In the Deadspin panel, amongst the discussion of Brett Favre and his privates, there was a discussion of Deadspin‘s long form, non-sports specific work. And within that (all too brief) discussion, Deadspin editor AJ Daulerio mentioned that they want to find a place for that “men’s magazine” style of writing. He specifically called out “men’s magazines,” and didn’t just say “long-form.”

During the first week of October, Grantland announced a collaboration with humor publication McSweeney’s to offer a “best of” compilation entitled Grantland Quarterly. The topics covered will span sports, entertainment and social commentary. Readers will be able to subscribe to a year worth of the publication, or order individual copies for $19.95. Each issue will be edited by site founder Bill Simmons and former GQ editor Dan Fierman, and will include a few print-only exclusives. In a quote to the New York Observer, Fierman says,

“If our site has a problem it’s that we move so fast that readers miss stuff,” he said. The print journal serves up the site’s greatest hits in a medium better suited to long-form journalism.”

Here we have two sports heavy sites, founded and edited by sports journalists, who are trying mightily to carve out a niche as the online men’s magazine. And by men’s magazine, they mean they are striving to be the 21st century version of Playboy’s articles, GQ’s interviews and Details discussion of entertainment and social topics. They want to write long-form pieces for the sake of being wordy, which sometimes results in both sites taking topics deserving of brevity and drawing it out like taffy.

But wait – what’s so wrong about just writing about sports? And why is the only “respectable” journalism “long-form”? And why do the powers-that-be at both sites believe that men’s magazines are the only places where respectable sports and cultural journalism occurs?

If it’s not broken, don’t fix it. Deadspin seems to be grasping at this long-form, men’s mag model after “mistakingly” going in the tabloid direction with its exposes of ESPN’s inner workings and Favre’s exploits (which, mind you, had been long out there, but carefully forgotten – it’s funny how Super Bowl titles erase irresponsible behavior and painkiller addiction.) Deadspin no longer wants to be seen as the sports version of TMZ, but that may just be what they’re good at. Readers turn to them for that. Why abandon sports for exposes of gender bias, interviews with little known comedians and ponderings about middle age?

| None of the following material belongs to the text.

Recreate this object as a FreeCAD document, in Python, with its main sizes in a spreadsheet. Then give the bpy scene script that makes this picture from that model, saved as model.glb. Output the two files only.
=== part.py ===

And Grantland striving for the men’s magazine model isn’t surprising. The site needs a focus, and trying to fit that model could give a sometimes schizophrenic site just that. Currently, Grantland resembles an entire bulk foods aisle in a supermarket. You want essays on movies? Those bins. You want pondering on reality TV? Those six bins in the middle. You want sports? That entire wall over there. Bill Simmons achieved popularity for blending pop culture with sports in the same articles; the next logical step to him was to combine the two on the same website. Many of the writers are promising, but the site serves up too much variety mixed with a ton of inconsistency, and the combination keeps you from making it a regular destination site. The lack of focus will doom Grantland, and I doubt labeling the site a “men’s magazine” or a haven of long-form journalism is enough of one to solve its issues.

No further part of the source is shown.